[Records with modeling code]
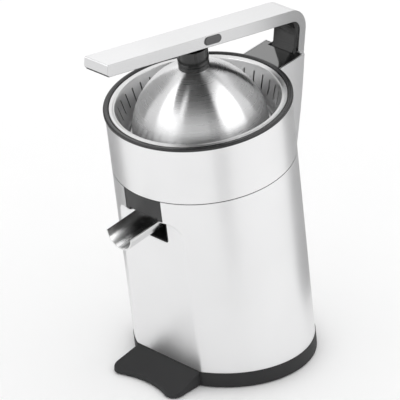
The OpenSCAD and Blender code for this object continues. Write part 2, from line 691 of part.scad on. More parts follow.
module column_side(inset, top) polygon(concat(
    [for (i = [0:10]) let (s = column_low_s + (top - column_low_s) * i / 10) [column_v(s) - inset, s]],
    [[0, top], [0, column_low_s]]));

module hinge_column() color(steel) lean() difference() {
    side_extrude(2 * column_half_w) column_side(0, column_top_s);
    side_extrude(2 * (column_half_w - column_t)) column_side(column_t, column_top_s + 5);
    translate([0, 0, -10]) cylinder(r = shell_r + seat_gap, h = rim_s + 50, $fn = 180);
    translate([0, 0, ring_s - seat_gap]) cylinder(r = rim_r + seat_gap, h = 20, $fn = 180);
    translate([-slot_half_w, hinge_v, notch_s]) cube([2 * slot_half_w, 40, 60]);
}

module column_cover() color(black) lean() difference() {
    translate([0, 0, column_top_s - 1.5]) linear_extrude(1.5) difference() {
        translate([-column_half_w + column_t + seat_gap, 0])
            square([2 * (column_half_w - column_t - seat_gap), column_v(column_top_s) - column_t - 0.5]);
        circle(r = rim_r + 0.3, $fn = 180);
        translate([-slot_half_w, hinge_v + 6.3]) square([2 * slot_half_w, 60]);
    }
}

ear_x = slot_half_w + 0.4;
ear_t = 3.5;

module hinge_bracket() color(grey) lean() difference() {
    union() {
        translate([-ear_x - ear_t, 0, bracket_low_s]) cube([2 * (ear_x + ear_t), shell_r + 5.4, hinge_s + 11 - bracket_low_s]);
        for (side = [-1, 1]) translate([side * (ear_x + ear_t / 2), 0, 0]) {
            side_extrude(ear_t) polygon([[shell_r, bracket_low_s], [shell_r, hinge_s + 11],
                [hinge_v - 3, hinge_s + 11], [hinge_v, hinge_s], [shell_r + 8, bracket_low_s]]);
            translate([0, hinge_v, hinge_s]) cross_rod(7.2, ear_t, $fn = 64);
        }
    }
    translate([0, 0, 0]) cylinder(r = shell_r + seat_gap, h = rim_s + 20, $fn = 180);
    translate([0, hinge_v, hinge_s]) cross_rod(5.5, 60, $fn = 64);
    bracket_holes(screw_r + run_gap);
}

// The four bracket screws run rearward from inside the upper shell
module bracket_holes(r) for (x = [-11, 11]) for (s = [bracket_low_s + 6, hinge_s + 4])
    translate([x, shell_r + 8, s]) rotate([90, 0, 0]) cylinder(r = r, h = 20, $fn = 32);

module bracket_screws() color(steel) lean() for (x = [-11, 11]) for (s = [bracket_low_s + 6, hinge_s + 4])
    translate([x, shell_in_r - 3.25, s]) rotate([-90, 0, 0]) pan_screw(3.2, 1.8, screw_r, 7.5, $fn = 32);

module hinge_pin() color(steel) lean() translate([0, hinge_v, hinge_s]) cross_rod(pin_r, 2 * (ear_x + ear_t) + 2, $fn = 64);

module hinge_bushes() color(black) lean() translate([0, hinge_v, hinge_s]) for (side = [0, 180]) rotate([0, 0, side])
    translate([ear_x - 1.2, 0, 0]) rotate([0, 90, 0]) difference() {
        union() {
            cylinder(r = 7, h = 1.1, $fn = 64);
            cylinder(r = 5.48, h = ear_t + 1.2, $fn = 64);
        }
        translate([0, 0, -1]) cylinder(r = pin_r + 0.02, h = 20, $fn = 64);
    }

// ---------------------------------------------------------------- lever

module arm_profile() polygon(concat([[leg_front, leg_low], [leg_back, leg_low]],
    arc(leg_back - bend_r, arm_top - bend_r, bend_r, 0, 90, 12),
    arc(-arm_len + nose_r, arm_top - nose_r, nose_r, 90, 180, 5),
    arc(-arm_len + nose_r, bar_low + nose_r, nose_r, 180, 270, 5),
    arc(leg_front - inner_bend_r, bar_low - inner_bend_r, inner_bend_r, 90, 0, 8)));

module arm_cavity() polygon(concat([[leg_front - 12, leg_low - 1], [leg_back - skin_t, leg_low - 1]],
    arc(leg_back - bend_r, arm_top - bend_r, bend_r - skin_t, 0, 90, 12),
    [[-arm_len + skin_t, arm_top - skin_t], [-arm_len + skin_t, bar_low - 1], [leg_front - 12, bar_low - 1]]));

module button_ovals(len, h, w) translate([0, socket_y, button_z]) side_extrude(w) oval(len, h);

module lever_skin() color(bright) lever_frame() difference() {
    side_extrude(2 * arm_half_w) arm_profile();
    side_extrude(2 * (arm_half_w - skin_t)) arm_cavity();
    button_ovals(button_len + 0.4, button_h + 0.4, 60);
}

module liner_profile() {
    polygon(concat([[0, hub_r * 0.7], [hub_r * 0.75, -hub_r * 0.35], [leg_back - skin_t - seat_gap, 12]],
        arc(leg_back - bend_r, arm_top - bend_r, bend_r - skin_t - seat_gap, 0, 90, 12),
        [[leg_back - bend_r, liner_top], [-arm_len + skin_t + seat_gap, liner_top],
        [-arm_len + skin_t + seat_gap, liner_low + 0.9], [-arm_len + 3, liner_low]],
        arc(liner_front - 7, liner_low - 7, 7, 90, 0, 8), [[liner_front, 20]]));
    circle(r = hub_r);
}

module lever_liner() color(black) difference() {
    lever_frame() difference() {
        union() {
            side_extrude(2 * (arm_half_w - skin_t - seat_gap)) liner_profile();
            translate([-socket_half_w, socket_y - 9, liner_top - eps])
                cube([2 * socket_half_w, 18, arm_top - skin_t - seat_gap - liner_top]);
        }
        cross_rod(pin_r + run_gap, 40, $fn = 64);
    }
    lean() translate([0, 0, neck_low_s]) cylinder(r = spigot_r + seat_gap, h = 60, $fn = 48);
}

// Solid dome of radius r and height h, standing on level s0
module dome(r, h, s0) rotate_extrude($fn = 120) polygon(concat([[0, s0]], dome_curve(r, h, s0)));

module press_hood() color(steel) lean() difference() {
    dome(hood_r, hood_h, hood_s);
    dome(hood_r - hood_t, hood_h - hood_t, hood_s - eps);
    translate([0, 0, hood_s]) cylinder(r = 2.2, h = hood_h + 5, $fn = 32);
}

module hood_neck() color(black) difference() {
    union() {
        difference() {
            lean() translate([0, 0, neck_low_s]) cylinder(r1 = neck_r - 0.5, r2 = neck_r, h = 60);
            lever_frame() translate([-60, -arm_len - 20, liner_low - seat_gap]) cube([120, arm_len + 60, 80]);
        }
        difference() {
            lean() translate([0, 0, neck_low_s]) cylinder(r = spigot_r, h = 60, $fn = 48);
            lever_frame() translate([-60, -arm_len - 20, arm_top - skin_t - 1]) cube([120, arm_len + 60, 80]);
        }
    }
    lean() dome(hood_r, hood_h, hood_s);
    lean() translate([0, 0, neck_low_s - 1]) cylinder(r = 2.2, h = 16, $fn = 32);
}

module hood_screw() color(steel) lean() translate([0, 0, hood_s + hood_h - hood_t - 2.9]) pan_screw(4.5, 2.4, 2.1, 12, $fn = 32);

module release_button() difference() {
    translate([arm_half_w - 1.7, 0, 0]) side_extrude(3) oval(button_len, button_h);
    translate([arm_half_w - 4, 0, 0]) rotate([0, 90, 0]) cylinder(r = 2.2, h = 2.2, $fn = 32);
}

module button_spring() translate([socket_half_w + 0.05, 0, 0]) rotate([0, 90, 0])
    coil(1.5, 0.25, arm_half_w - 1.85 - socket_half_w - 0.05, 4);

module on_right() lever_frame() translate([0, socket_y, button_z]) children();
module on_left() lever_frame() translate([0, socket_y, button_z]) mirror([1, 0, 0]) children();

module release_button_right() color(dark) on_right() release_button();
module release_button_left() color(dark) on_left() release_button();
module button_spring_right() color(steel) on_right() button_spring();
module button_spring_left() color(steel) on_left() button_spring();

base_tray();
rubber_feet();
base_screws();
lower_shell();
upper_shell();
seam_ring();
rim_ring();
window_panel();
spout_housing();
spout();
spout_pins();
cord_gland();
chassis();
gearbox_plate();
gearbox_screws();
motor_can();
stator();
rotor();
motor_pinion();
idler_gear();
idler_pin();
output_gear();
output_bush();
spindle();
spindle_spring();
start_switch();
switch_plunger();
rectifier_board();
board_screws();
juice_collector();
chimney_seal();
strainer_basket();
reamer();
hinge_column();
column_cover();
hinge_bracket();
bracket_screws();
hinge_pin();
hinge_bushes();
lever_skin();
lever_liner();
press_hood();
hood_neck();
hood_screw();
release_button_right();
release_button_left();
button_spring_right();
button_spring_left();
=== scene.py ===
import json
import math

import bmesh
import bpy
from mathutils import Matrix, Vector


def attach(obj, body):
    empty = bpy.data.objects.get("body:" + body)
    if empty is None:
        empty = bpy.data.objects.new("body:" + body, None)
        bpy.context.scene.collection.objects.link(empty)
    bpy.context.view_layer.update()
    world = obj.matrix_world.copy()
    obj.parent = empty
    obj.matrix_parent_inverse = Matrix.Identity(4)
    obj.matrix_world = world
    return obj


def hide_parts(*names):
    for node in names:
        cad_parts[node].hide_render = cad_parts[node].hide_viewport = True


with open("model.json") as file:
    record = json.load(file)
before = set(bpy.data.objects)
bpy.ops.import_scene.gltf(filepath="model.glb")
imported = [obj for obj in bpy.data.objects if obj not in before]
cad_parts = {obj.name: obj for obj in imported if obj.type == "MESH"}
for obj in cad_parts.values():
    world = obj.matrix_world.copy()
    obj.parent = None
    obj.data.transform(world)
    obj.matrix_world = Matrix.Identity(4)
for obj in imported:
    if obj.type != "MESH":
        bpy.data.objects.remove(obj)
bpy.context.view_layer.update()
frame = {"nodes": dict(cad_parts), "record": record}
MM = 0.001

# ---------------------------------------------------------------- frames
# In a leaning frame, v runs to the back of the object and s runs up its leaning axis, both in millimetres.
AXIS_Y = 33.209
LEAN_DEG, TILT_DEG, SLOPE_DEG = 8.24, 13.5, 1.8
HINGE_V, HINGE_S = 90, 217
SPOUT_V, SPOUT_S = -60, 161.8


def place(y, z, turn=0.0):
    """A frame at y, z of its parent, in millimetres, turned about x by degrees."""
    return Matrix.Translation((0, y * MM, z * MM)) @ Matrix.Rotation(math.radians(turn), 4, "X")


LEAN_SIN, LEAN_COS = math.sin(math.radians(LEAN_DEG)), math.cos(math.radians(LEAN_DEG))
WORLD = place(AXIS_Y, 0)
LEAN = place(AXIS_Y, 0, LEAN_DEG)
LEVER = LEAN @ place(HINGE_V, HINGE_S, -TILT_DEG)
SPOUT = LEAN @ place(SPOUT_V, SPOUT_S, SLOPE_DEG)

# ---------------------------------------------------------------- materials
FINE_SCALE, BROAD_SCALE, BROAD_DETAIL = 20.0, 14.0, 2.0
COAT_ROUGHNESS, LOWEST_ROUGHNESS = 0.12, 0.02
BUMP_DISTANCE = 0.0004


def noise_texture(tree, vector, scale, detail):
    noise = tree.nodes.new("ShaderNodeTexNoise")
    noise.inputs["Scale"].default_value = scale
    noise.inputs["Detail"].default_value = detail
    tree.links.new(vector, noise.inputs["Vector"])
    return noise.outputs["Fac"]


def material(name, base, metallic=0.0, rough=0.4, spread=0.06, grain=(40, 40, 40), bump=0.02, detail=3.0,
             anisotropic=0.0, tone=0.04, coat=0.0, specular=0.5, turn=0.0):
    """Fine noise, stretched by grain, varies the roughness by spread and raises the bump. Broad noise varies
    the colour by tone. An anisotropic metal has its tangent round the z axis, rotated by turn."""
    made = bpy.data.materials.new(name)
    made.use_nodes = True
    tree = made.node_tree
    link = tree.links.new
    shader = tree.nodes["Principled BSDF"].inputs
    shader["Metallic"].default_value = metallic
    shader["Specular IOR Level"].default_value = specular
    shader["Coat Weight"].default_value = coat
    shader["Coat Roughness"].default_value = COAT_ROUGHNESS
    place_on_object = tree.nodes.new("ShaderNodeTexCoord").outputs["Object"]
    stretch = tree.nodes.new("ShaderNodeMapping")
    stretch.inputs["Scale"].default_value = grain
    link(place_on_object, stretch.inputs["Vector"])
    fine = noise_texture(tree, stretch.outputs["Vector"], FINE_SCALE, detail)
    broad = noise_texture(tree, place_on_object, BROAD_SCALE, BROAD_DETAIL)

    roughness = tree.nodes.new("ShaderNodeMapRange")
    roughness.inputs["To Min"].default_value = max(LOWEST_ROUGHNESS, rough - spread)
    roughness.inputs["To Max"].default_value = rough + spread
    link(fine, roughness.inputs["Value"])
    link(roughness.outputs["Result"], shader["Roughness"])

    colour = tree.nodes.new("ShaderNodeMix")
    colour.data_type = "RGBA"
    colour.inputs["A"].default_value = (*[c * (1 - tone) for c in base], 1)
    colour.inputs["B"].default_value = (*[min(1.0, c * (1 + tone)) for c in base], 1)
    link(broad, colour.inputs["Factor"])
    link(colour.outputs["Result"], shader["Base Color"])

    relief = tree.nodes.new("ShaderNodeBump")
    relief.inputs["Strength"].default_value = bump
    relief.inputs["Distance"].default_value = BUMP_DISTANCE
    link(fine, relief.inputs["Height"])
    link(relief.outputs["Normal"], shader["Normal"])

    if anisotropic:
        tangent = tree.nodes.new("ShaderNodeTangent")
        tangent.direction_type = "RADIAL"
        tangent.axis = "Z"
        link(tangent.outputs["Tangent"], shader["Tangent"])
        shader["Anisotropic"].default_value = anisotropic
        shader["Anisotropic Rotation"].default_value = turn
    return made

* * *

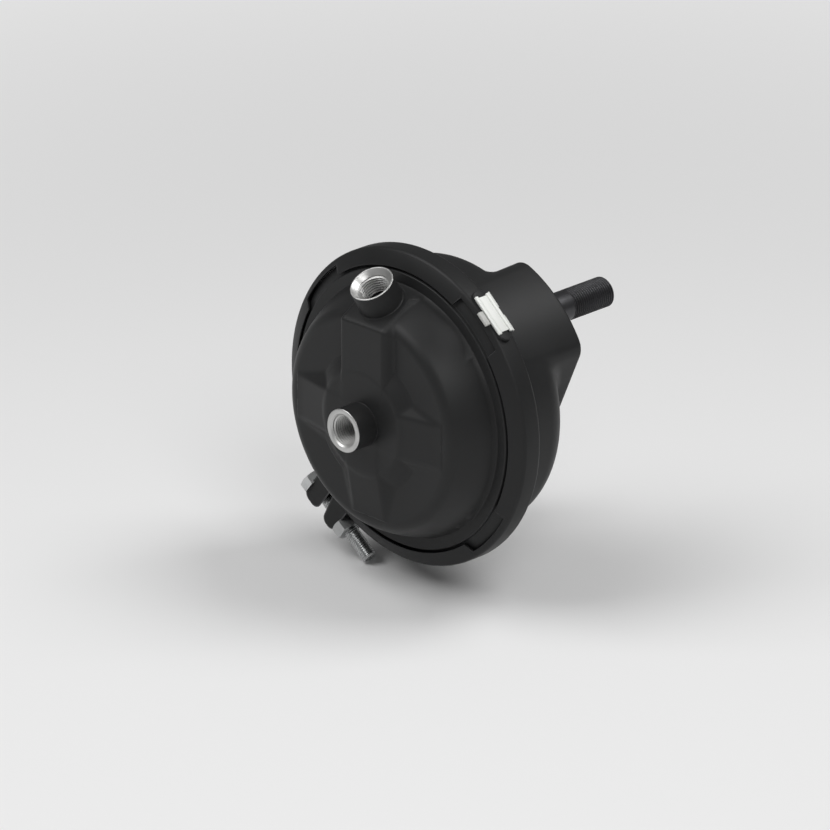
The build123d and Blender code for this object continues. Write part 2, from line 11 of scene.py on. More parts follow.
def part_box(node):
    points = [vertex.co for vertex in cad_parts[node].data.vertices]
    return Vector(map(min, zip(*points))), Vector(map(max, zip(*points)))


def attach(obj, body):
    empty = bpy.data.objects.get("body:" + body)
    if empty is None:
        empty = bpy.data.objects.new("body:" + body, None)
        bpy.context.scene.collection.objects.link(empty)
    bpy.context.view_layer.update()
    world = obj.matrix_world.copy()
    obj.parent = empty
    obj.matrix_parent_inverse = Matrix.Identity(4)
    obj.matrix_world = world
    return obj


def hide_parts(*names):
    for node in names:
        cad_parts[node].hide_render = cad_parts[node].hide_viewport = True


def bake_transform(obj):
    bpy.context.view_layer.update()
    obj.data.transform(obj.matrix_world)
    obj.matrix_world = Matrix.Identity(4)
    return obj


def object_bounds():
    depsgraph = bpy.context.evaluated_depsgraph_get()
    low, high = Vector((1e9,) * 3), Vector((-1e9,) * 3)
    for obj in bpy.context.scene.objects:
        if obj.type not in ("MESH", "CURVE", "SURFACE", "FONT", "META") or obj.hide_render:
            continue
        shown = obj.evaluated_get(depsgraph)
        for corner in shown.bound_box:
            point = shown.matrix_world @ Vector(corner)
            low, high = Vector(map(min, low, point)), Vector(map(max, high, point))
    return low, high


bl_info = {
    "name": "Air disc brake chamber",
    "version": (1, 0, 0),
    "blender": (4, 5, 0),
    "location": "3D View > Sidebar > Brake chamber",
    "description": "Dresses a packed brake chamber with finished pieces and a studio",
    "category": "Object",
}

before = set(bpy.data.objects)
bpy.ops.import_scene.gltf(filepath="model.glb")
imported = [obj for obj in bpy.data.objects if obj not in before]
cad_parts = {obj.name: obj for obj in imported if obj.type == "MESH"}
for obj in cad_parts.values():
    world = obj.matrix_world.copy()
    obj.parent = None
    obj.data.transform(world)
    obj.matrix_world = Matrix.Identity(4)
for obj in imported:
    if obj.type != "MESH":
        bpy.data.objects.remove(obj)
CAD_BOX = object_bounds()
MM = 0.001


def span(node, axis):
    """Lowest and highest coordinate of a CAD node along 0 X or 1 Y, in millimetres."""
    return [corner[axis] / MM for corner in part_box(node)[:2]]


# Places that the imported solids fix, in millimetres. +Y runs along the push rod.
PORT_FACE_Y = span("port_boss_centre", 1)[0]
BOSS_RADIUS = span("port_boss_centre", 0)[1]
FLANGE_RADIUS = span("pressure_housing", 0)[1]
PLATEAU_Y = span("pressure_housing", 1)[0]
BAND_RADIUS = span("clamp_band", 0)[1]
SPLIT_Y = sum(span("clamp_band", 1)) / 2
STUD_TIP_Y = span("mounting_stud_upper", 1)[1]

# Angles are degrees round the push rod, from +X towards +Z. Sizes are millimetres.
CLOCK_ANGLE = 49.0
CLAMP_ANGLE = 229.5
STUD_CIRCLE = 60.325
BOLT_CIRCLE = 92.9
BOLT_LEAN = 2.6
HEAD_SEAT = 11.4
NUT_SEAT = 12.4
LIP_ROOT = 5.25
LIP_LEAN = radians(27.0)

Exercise
Your task is to reproduce exactly the lines beginning at the line containing "hood_screw();" and ending at the line containing "record = json.load(file)", inclusive.

Complete response
hood_screw();
release_button_right();
release_button_left();
button_spring_right();
button_spring_left();
=== scene.py ===
import json
import math

import bmesh
import bpy
from mathutils import Matrix, Vector


def attach(obj, body):
    empty = bpy.data.objects.get("body:" + body)
    if empty is None:
        empty = bpy.data.objects.new("body:" + body, None)
        bpy.context.scene.collection.objects.link(empty)
    bpy.context.view_layer.update()
    world = obj.matrix_world.copy()
    obj.parent = empty
    obj.matrix_parent_inverse = Matrix.Identity(4)
    obj.matrix_world = world
    return obj


def hide_parts(*names):
    for node in names:
        cad_parts[node].hide_render = cad_parts[node].hide_viewport = True


with open("model.json") as file:
    record = json.load(file)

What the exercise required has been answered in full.